*WORK INSTRUCTIONS*.
Please repeat the records below exactly, from the first line through the line containing "sketch.addGeometry(Part.ArcOfCircle(circle, start, math.pi))", and nothing more.
— Start RECORDS FOR THE EXERCISE —
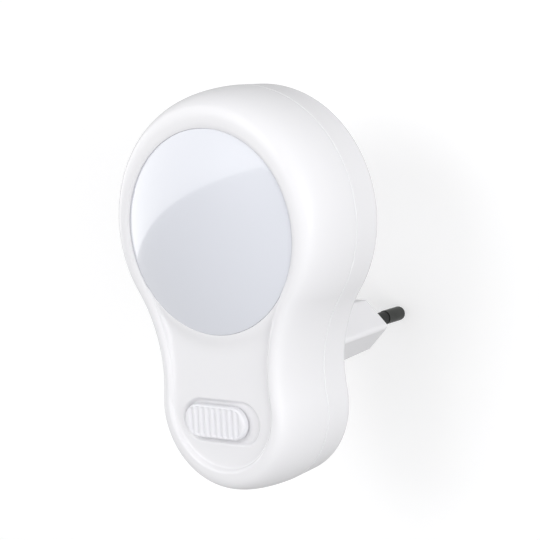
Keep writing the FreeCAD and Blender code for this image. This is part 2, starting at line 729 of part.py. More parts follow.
def makeLens():
    """Opal dome with a straight skirt and a flange behind the panel."""
    body = newBody("lens_dome")
    profile = newSketch(body, "YZ_Plane", "LensProfile", None, None, d.panelTopHeight)
    points = lensProfile()
    lines = []
    for i in range(1, 6):
        lines.append(profile.addGeometry(Part.LineSegment(vector(*points[i]), vector(*points[i + 1]))))
    outer = addCap(profile, points[0], points[1])
    inner = addCap(profile, points[7], points[6])
    axisLine = profile.addGeometry(Part.LineSegment(vector(*points[7]), vector(*points[0])))
    for first, second in zip(lines, lines[1:]):
        hold(profile, "Coincident", first, 2, second, 1)
    for i, line in enumerate(lines):
        holdPoint(profile, line, 1, *points[i + 1])
    holdPoint(profile, lines[-1], 2, *points[6])
    for arc, point, side, line, end in ((outer, points[0], 1, lines[0], 1),
                                        (inner, points[7], 1, lines[-1], 2)):
        hold(profile, "Coincident", arc, side, line, end)
        holdPoint(profile, arc, 2, *point)
        hold(profile, "PointOnObject", arc, 3, -1)
    hold(profile, "Coincident", axisLine, 1, inner, 2)
    hold(profile, "Coincident", axisLine, 2, outer, 2)
    revolve(body, profile, "H_Axis")
    return body


def addCap(sketch, apex, foot):
    """Arc from the foot to the apex, centred on the sketch's horizontal axis."""
    rise = foot[0].value - apex[0].value
    reach = foot[1].value
    radius = (reach ** 2 + rise ** 2) / (2 * rise)
    centre = apex[0].value + radius
    circle = Part.Circle(FreeCAD.Vector(centre, 0, 0), FreeCAD.Vector(0, 0, 1), radius)
    start = math.atan2(foot[1].value, foot[0].value - centre)
    return sketch.addGeometry(Part.ArcOfCircle(circle, start, math.pi))


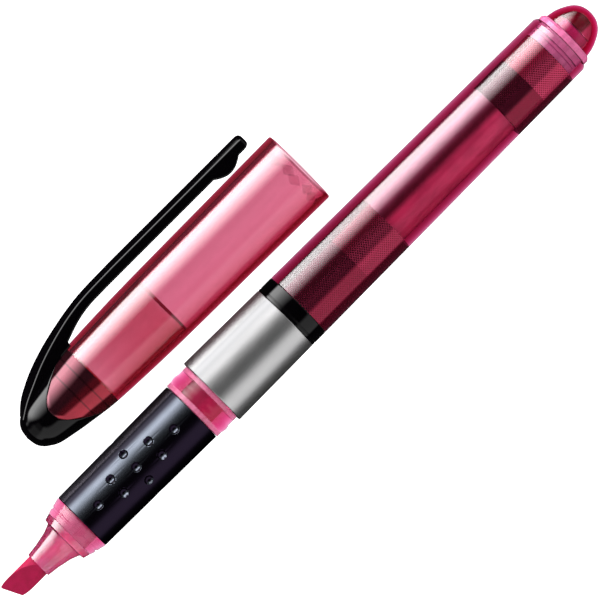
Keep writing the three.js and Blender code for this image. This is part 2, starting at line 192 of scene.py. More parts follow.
def placed(origin, *axes):
    """The matrix of a frame with this origin and these three axes."""
    return Matrix.Translation(origin) @ Matrix(axes).transposed().to_4x4()


def lying_frame(node, mount, station, face_station):
    """The frame of a group that lies turned about its axis: +X along the axis from its tip.

    node's box is centred on the axis at station, its widest place, and mount stands on the
    flat end face at face_station. The matrix takes metres along and across the axis.
    """
    found = next(m for m in RECORD["mounts"] if m["name"] == mount)
    along = Vector(found["axis"]).normalized()
    if along.x < 0:
        along = -along
    low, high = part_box(node)
    middle = (low + high) / 2
    on_axis = middle + along * ((Vector(found["pos_m"]) - middle).dot(along))
    on_axis.y = middle.y
    wide_x = on_axis.x + (station - face_station) * MM * along.x
    on_axis.z = middle.z + (on_axis.x - wide_x) * along.z / along.x
    tip = on_axis - along * face_station * MM
    side = Vector((0, 1, 0))
    return placed(tip, along, side, along.cross(side))


PEN = lying_frame("metal_ring", "cap_seat", RING_FRONT + 0.15, RING_FRONT)
CAP = lying_frame("cap_shell", "cap_rim", CAP_LENGTH - 0.25, CAP_LENGTH)


# ---- Outlines ----


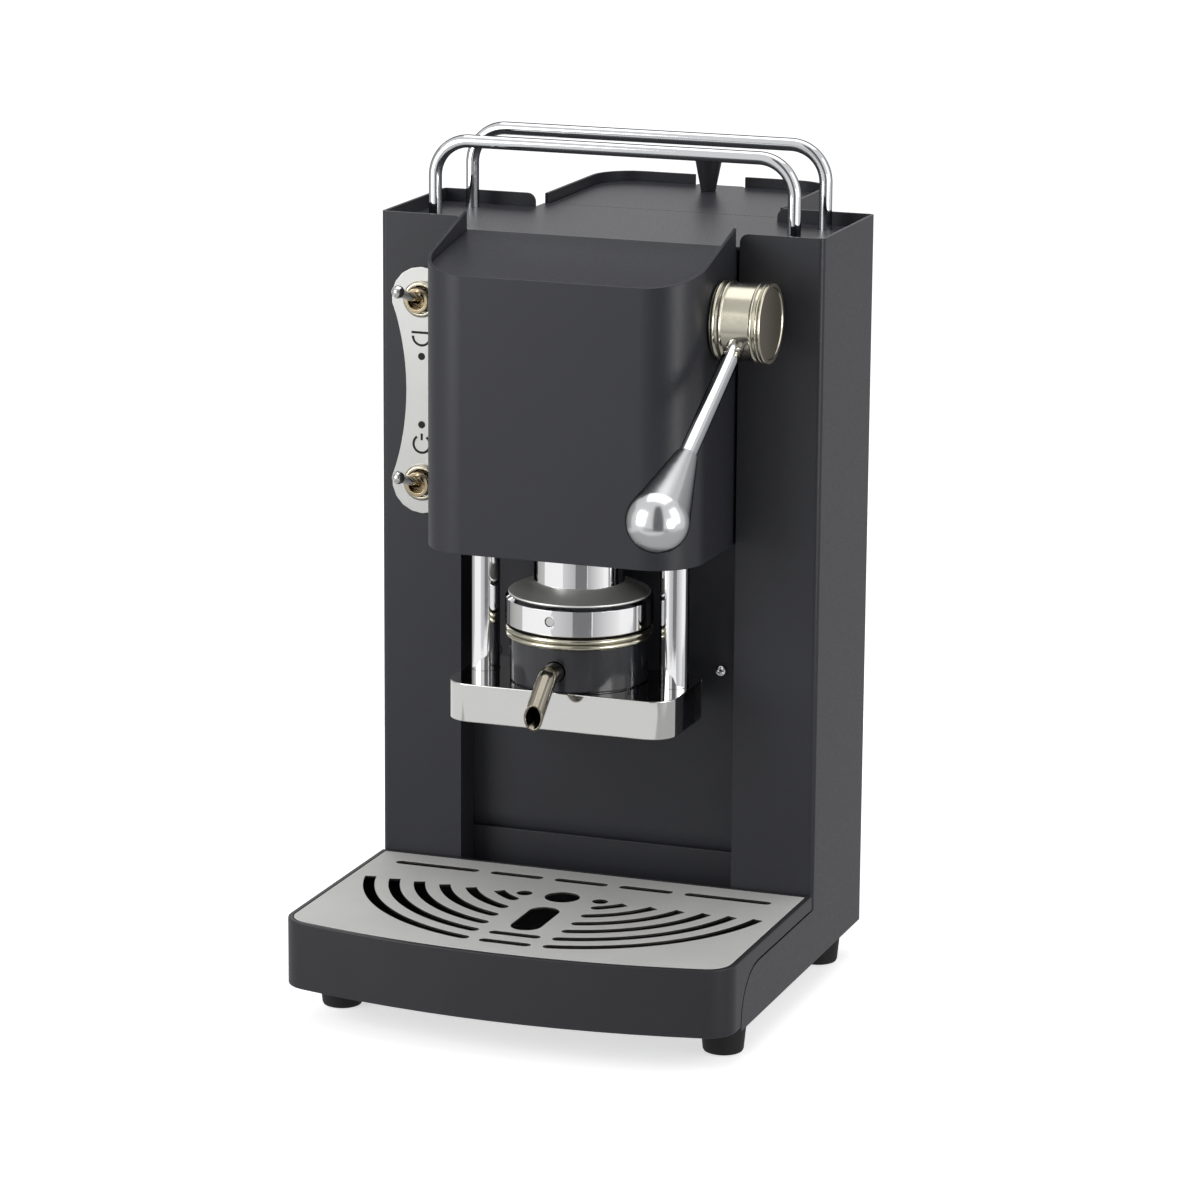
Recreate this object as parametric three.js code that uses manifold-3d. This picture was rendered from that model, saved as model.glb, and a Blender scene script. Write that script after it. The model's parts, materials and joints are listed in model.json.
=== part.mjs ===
// Lever espresso machine for 44 mm paper pods.
// A bent steel body carries a sliding group head on two columns, a lever with a crank,
// two toggle switches, a drip tray with its grille, two cup rails and a rear water tank.
// Units are millimetres. +Z is up, the front looks towards -Y and X runs across.
// While it is being built, y is 0 on the front face of the body and z is 0 on the table.

import * as THREE from 'three';
import { mergeVertices } from 'three/addons/utils/BufferGeometryUtils.js';
import Module from 'manifold-3d';

const wasm = await Module();
wasm.setup();

// Body: two bent side shells, and what stands between them
const bodyWidth = 210;
const bodyDepth = 77;
const bodyHeight = 333;
const footHeight = 16;
const sheet = 1.5;
const gap = 0.3;
const overrun = 4;
const shellBend = 2.5;
const lipCorner = 4;
const recessDepth = 16;
const cupPlateDrop = 6;
const housingSlack = 0.7;
const cheekHeight = 25.4;
const cheekReach = 101;
const cheekRadius = 22;
const wallLap = 4;
const joggleDepth = 4;
const joggleTop = 51.6;
const joggleHeight = 8.5;
const joggleTail = 9;
const upstandHeight = 44;
const panLip = 8;
const panInset = 3;

// Feet
const footTopDiameter = 21;
const footBottomDiameter = 18;
const footEdge = 1.2;
const footRecessDiameter = 8;
const footRecessDepth = 5;
const footSideInset = 14.2;
const footFrontInset = 18.1;
const footRearInset = 21.2;

// Hood over the group
const hoodOverhang = 10.5;
const hoodSideGap = 1.5;
const hoodReach = 62.3;
const hoodCorner = 23;
const hoodFrontDrop = 16;
const hoodFrontHeight = 125;
const hoodRise = 2.6;
const hoodTopDrop = 0.8;
const hoodFloorInset = 2;
const neckClearance = 1.2;

// Columns and lower block
const groupReach = 22.4;
const columnDiameter = 13;
const columnClearance = 5.4;
const columnEdge = 8.8;
const columnSeat = 12;
const blockReach = 53.8;
const blockRear = 1.5;
const blockHeight = 17.6;
const blockCorner = 12;

// Pod cup, seat ring and spout
const cupDiameter = 62.4;
const cupSpigotDiameter = 48;
const cupSeat = 14;
const cupHeight = 33.9;
const podDiameter = 44;
const podClearance = 0.6;
const podDepth = 4.8;
const drainDiameter = 12;
const drainDepth = 15;
const seatRingDiameter = 66.6;
const seatRingHeight = 5;
const seatRingWall = 9.3;
const seatRingGroove = 0.7;
const spoutDiameter = 9;
const spoutWall = 1;
const spoutStub = 6;
const spoutBend = 9;
const spoutFall = 39;
const spoutLength = 24;
const spoutRise = 23.5;
const spoutCutBack = 3;

// Sliding group head
const gasketHeight = 1.2;
const gasketWall = 6;
const flangeDiameter = 58.4;
const flangeHeight = 13;
const coneTopDiameter = 43;
const coneBottomDiameter = 64;
const coneHeight = 4.7;
const coneRim = 0.9;
const clampRingDiameter = 66.6;
const clampRingHeight = 13.1;
const clampRingChamfer = 1.4;
const clampRingEdge = 0.5;
const grubDiameter = 4;
const grubLength = 2.6;
const grubTurn = 3.5;
const neckDiameter = 41;
const neckHeight = 31;
const neckShowing = 16.3;
const showerDiameter = 43;
const showerHeight = 4;
const boilerDiameter = 55;
const boilerEdge = 2;
const thermostatDiameter = 15;
const thermostatHeight = 6;
const thermostatReach = 14;

// Bridge, bearing and crosshead inside the hood
const bridgeSideGap = 5;
const bridgeHeight = 10;
const bridgeLift = 26;
const bridgeReach = 44;
const bridgeCorner = 8;
const boilerClearance = 2;
const bearingWidth = 16;
const bearingDepth = 28;
const bearingWall = 4;
const bushWall = 3;
const bushFlangeWidth = 2;
const bushFlange = 2.5;
const crossheadWidth = 15;
const crossheadWall = 5;
const crossheadRise = 44.6;
const slotPlay = 0.5;

// Lever, hub and crank
const leverAxisDrop = 35;
const leverDrop = 29.45;
const leverSwing = 85;
const hubDiameter = 36;
const hubLength = 23.3;
const hubClearance = 0.5;
const hubBeadWidth = 2.4;
const hubBeadHeight = 0.9;
const hubInnerBeads = 2;
const hubOuterBeads = 3;
const hubDish = 0.4;
const hubRim = 1.6;
const rodDiameter = 7.8;
const rodSeat = 8;
const leverLength = 132.8;
const knobDiameter = 27.5;
const knobNeckDiameter = 10.4;
const knobNeckLength = 41.9;
const knobNeckEdge = 1;
const knobBore = 12;
const shaftDiameter = 16;
const shaftPlay = 0.3;
const shaftSeat = 15;
const wallHoleClearance = 1.5;
const crankRadius = 11;
const crankWebWidth = 6;
const crankWebWall = 3.5;
const crankPinDiameter = 8;
const crankPinOverhang = 1;

// Switch plate and toggle switches on the left front strip
const switchShift = 1;
const switchDrop = 38.7;
const switchSpacing = 84.8;
const switchLobeRadius = 14.7;
const switchEdge = 1;
const switchWaist = 7.6;
const switchPlateThickness = 2;
const switchWaistShare = 0.5;
const toggleCollarDiameter = 11.4;
const toggleCollarLength = 6.5;
const toggleBoreDiameter = 8;
const toggleBoreDepth = 6;
const toggleNutDiameter = 16.8;
const toggleNutBevel = 0.9;
const toggleNutHeight = 2.4;
const toggleBodyWidth = 13;
const toggleBodyHeight = 27;
const toggleBodyDepth = 13.5;
const toggleTilt = 17;
const toggleBatLength = 29;
const toggleBatTip = 6;
const toggleBatNeck = 4.2;
const togglePivotDiameter = 4.4;

// Cup plate and rails
const railDiameter = 6;
const railHeight = 37.4;
const railBend = 16.5;
const railFrontInset = 17.6;
const railRearInset = 13.1;
const railThread = 12;
const railNutFlats = 10;
const railNutHeight = 5;
const cupPlateTongue = 9.5;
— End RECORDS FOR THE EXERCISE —
*THE SOLUTION*.
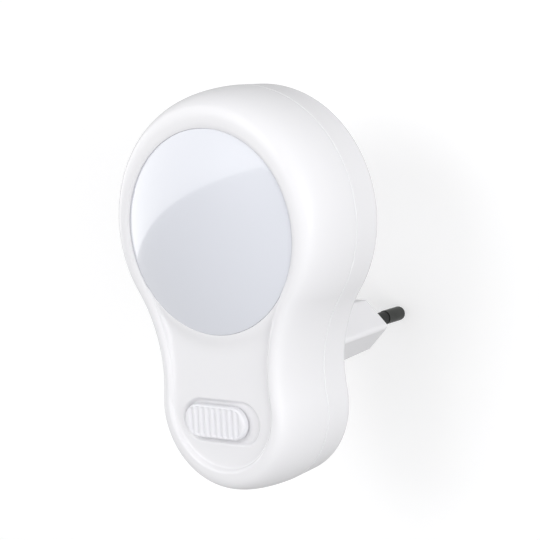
Keep writing the FreeCAD and Blender code for this image. This is part 2, starting at line 729 of part.py. More parts follow.
def makeLens():
    """Opal dome with a straight skirt and a flange behind the panel."""
    body = newBody("lens_dome")
    profile = newSketch(body, "YZ_Plane", "LensProfile", None, None, d.panelTopHeight)
    points = lensProfile()
    lines = []
    for i in range(1, 6):
        lines.append(profile.addGeometry(Part.LineSegment(vector(*points[i]), vector(*points[i + 1]))))
    outer = addCap(profile, points[0], points[1])
    inner = addCap(profile, points[7], points[6])
    axisLine = profile.addGeometry(Part.LineSegment(vector(*points[7]), vector(*points[0])))
    for first, second in zip(lines, lines[1:]):
        hold(profile, "Coincident", first, 2, second, 1)
    for i, line in enumerate(lines):
        holdPoint(profile, line, 1, *points[i + 1])
    holdPoint(profile, lines[-1], 2, *points[6])
    for arc, point, side, line, end in ((outer, points[0], 1, lines[0], 1),
                                        (inner, points[7], 1, lines[-1], 2)):
        hold(profile, "Coincident", arc, side, line, end)
        holdPoint(profile, arc, 2, *point)
        hold(profile, "PointOnObject", arc, 3, -1)
    hold(profile, "Coincident", axisLine, 1, inner, 2)
    hold(profile, "Coincident", axisLine, 2, outer, 2)
    revolve(body, profile, "H_Axis")
    return body


def addCap(sketch, apex, foot):
    """Arc from the foot to the apex, centred on the sketch's horizontal axis."""
    rise = foot[0].value - apex[0].value
    reach = foot[1].value
    radius = (reach ** 2 + rise ** 2) / (2 * rise)
    centre = apex[0].value + radius
    circle = Part.Circle(FreeCAD.Vector(centre, 0, 0), FreeCAD.Vector(0, 0, 1), radius)
    start = math.atan2(foot[1].value, foot[0].value - centre)
    return sketch.addGeometry(Part.ArcOfCircle(circle, start, math.pi))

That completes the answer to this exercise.